■ Given request:
Your task is to copy each line that has the word "this".

■ Records supplied:

###

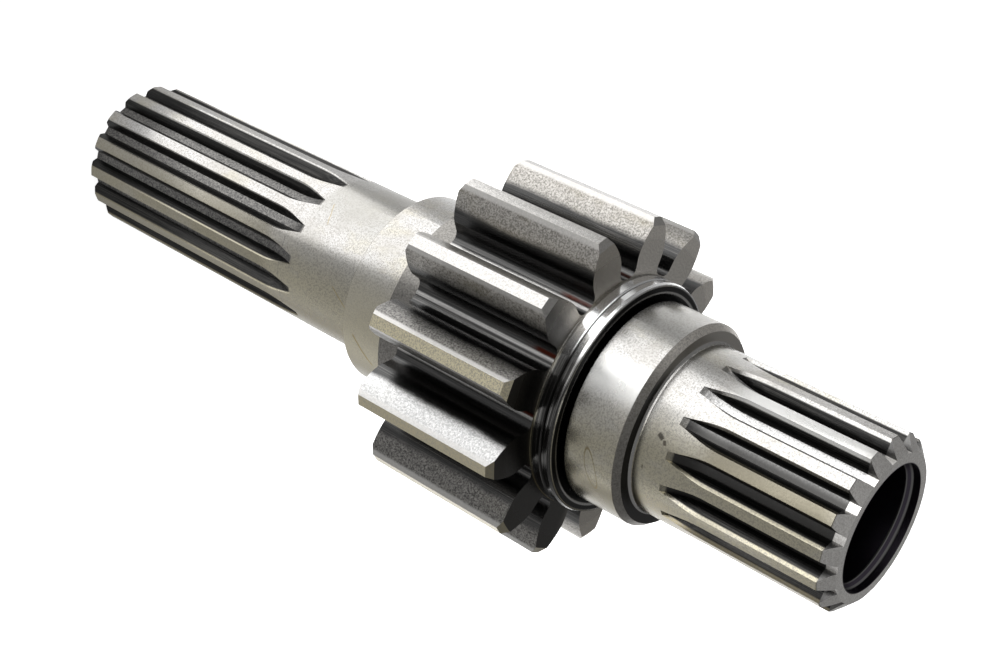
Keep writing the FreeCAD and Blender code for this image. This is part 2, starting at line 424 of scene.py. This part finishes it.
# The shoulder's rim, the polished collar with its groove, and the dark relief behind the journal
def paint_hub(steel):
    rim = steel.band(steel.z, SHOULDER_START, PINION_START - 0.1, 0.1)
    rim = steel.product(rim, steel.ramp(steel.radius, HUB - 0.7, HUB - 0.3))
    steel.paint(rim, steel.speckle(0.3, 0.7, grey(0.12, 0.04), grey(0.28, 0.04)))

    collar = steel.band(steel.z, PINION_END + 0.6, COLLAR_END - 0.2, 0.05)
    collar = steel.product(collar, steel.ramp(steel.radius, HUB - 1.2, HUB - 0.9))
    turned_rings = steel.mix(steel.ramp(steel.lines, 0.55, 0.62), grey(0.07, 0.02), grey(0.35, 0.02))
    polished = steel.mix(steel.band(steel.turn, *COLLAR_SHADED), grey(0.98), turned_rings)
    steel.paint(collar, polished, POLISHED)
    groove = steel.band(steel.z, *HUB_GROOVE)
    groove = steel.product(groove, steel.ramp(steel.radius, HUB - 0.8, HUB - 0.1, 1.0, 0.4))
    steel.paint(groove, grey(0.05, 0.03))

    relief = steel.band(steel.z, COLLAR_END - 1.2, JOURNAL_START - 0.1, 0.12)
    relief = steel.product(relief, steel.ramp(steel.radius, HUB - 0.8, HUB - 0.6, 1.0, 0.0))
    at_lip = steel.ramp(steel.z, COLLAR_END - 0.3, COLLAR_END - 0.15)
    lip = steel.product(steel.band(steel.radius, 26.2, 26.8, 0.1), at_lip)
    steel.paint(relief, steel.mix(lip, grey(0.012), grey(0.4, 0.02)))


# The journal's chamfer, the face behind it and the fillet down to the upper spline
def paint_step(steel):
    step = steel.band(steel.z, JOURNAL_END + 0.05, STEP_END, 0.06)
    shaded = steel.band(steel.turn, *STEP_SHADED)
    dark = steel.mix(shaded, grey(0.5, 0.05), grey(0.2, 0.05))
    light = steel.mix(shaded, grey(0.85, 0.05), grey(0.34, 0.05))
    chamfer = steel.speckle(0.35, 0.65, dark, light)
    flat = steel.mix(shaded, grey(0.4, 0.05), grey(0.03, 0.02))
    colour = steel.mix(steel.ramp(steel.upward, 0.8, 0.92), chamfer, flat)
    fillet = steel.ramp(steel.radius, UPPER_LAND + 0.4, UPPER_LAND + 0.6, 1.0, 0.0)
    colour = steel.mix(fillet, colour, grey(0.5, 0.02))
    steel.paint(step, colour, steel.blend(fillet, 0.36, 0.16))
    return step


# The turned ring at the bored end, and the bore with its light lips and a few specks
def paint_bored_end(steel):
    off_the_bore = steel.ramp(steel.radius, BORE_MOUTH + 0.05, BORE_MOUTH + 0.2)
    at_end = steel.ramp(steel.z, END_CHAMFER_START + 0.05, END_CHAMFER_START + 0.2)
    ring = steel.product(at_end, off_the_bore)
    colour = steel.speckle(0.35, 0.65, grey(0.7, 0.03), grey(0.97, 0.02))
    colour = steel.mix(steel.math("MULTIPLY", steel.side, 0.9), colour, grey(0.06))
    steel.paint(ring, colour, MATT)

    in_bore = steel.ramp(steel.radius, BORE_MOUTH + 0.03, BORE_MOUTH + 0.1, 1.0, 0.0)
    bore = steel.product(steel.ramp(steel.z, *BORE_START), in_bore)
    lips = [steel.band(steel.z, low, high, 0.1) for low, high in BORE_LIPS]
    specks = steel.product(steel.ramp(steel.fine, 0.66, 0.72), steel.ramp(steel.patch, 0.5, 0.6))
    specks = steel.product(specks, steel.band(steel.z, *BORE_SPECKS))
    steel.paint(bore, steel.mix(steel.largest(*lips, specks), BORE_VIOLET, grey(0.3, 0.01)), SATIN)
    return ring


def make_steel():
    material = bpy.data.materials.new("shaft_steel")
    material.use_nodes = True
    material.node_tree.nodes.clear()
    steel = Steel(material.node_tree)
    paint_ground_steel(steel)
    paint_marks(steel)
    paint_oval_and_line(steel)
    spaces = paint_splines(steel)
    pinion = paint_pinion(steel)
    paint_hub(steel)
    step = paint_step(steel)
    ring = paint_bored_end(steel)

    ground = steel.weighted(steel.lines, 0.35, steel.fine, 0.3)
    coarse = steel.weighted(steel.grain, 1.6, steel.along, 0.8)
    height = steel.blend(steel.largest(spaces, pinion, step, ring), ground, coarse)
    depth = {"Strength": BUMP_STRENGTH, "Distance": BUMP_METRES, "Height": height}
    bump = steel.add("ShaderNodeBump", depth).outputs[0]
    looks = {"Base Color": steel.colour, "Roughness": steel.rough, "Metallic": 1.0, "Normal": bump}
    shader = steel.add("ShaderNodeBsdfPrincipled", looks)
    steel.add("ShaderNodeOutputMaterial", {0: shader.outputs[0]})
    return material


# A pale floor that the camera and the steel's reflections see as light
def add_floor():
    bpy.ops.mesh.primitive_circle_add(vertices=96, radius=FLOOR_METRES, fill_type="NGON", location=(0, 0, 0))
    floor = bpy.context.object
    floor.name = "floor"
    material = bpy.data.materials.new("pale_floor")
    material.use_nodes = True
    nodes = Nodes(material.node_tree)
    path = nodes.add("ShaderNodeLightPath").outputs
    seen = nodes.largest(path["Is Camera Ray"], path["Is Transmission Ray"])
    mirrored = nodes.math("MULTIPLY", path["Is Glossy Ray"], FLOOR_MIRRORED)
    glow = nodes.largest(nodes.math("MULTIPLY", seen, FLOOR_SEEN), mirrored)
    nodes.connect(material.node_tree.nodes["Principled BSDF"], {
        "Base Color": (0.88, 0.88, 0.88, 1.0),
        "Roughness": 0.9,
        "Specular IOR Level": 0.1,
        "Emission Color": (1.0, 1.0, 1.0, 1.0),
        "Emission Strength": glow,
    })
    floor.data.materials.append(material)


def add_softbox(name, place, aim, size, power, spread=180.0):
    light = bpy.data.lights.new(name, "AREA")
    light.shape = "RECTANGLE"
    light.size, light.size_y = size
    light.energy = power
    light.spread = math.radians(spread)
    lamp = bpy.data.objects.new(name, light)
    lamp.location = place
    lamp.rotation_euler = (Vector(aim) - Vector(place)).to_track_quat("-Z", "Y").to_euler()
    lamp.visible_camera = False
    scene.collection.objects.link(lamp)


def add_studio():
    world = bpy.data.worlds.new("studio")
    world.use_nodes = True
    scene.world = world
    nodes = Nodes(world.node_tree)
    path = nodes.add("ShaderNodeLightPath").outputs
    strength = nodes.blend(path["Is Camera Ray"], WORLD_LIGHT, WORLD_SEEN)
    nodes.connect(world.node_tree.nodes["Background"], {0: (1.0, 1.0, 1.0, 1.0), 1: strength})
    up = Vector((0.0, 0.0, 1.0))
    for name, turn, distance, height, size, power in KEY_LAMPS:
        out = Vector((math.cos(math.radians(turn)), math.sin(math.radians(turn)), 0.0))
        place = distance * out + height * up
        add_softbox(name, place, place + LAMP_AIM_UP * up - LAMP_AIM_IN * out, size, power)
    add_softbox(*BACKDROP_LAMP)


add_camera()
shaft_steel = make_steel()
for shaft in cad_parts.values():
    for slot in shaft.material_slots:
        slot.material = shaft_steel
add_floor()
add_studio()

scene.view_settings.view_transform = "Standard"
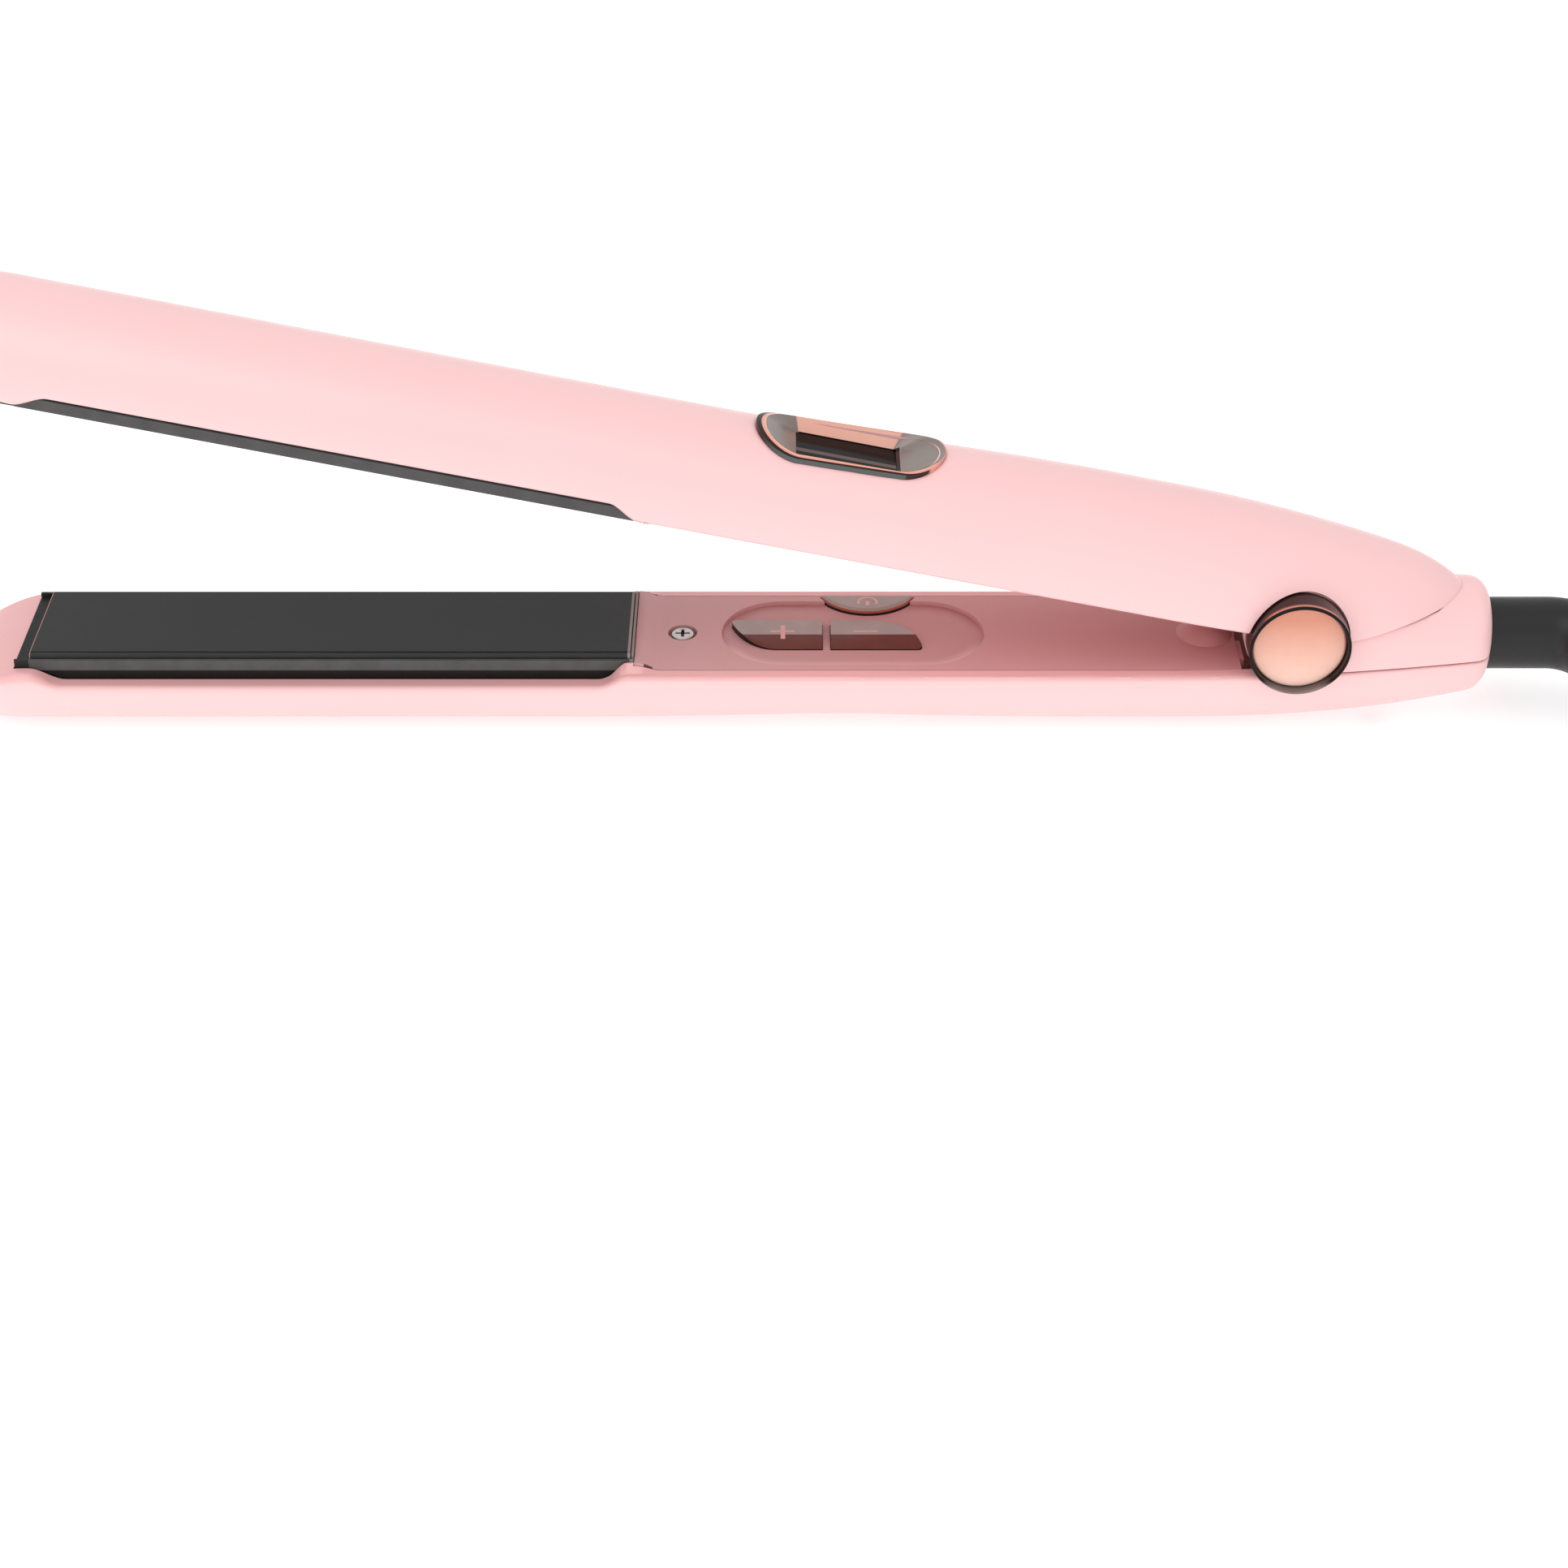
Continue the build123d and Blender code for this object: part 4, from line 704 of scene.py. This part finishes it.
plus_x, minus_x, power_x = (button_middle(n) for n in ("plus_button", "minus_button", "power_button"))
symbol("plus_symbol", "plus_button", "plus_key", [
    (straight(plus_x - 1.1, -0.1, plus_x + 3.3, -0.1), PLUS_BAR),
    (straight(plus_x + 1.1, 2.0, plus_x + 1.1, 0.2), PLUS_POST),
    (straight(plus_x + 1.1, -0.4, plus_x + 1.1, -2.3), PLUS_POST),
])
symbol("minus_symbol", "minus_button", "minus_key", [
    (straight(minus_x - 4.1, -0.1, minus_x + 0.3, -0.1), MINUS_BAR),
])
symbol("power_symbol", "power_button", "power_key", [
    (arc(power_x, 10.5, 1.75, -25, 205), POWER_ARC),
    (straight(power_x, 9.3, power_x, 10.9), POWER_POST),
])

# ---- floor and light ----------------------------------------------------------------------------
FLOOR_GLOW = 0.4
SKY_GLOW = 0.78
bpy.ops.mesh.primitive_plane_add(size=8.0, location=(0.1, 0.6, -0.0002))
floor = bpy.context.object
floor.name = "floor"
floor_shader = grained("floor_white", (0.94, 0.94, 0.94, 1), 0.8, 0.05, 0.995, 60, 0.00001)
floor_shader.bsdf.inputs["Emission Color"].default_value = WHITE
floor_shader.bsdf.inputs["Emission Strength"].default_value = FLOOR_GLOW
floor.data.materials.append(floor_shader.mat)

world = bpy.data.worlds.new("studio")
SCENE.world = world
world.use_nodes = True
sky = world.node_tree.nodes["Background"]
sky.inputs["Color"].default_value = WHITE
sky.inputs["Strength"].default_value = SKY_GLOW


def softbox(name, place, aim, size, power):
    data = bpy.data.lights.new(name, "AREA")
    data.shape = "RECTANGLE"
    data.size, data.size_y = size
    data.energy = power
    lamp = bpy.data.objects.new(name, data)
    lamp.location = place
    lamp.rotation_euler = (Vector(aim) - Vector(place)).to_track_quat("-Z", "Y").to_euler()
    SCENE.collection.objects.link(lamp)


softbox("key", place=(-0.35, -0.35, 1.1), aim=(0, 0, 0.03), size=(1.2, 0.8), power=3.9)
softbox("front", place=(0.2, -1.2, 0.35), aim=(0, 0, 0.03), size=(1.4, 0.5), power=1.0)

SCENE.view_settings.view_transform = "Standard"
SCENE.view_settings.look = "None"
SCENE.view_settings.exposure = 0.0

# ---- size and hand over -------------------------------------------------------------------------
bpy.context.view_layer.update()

###

■ Output:
Keep writing the FreeCAD and Blender code for this image. This is part 2, starting at line 424 of scene.py. This part finishes it.
Continue the build123d and Blender code for this object: part 4, from line 704 of scene.py. This part finishes it.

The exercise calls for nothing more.